In film, the scream presents an opportunity for white women to regain control. There’s no power to take back for Black women. We never had it in the first place. I am hopeful that the scream will be a footnote in male-written and male-directed portrayals of women and not a resting point—the scream is a step in how men culturally understand how women endure public oppression and private frustration. If the scream becomes a go-to expression not just of emotion but of “Good Acting,” it flattens acting as an art form and leaves even less space for Black actresses and other actresses of color. I don’t know how this limited emotional imagination can include non-binary and gender-fluid actors, who are rarely allowed to portray any type of emotional arc, much less one that encompasses rage and righteous frustration.
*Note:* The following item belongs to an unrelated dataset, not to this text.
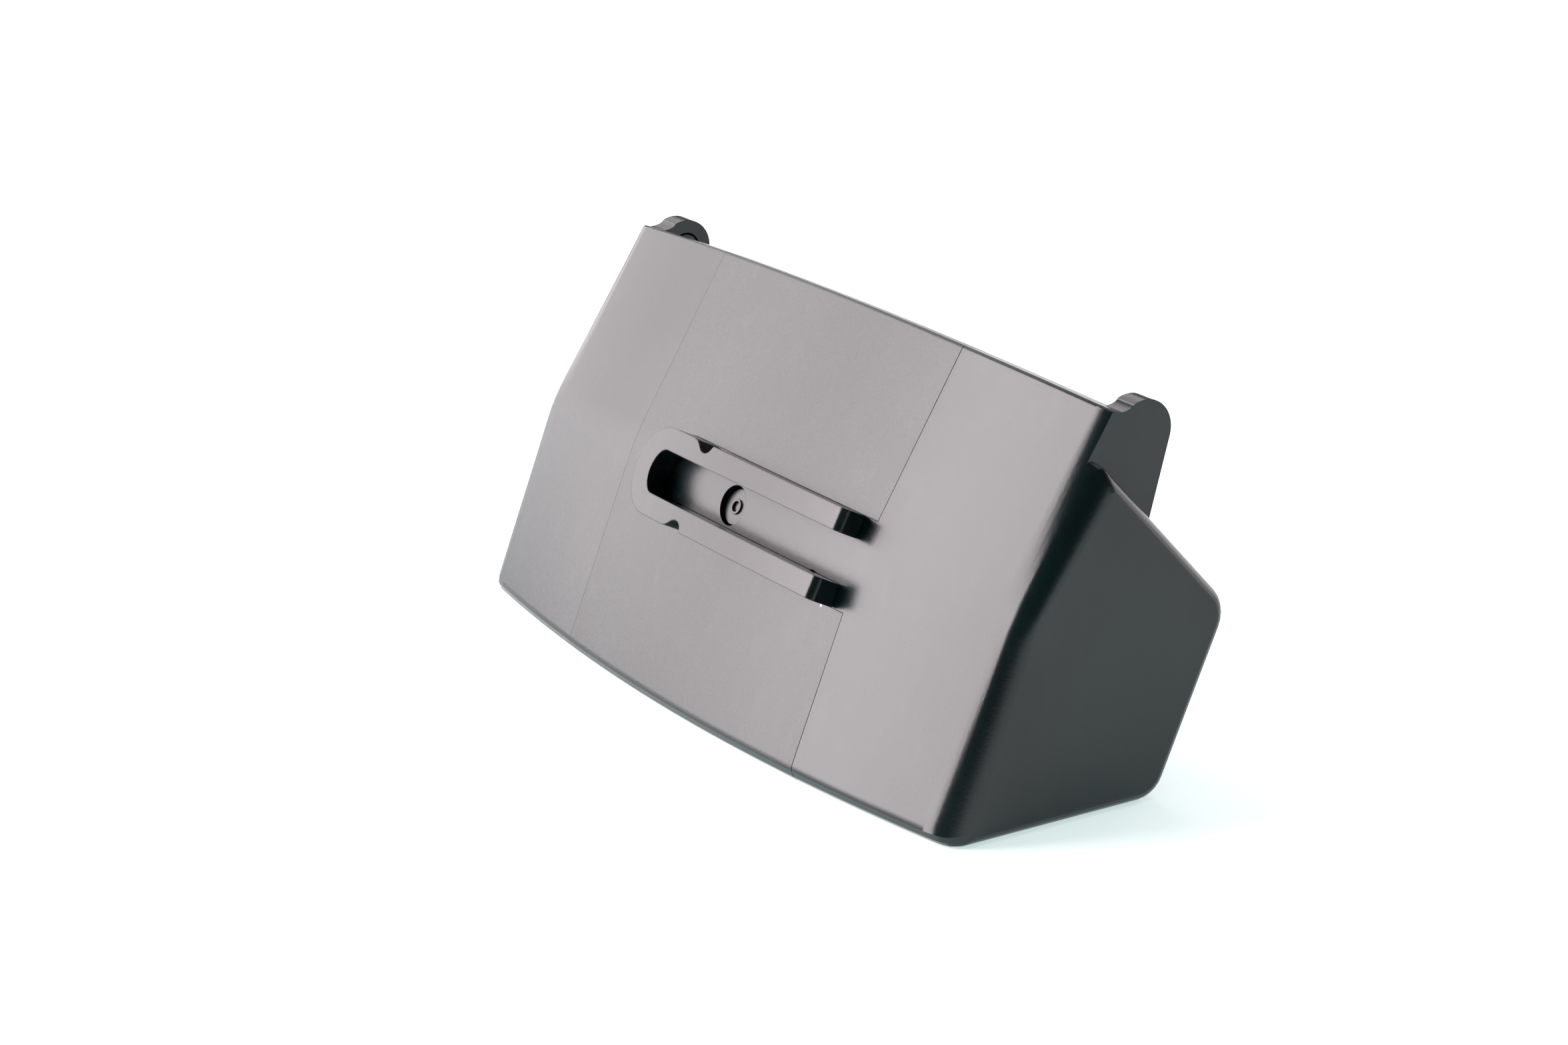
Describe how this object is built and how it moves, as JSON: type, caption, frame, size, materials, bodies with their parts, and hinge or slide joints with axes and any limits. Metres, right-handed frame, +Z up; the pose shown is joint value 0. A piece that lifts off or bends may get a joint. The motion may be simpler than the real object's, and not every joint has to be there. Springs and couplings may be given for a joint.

As I often am in my personal life, I am hopeful that men will change, though I am not particularly invested. I am more confident that an increase in female writers will mean a diversity in the types of women on film and the display of emotions permitted to them, that the women I’ve listed above will receive the attention that has too long lingered on lesser male writers, and that they will change the shape of the canon to embrace the many types of female storytelling it has often excluded.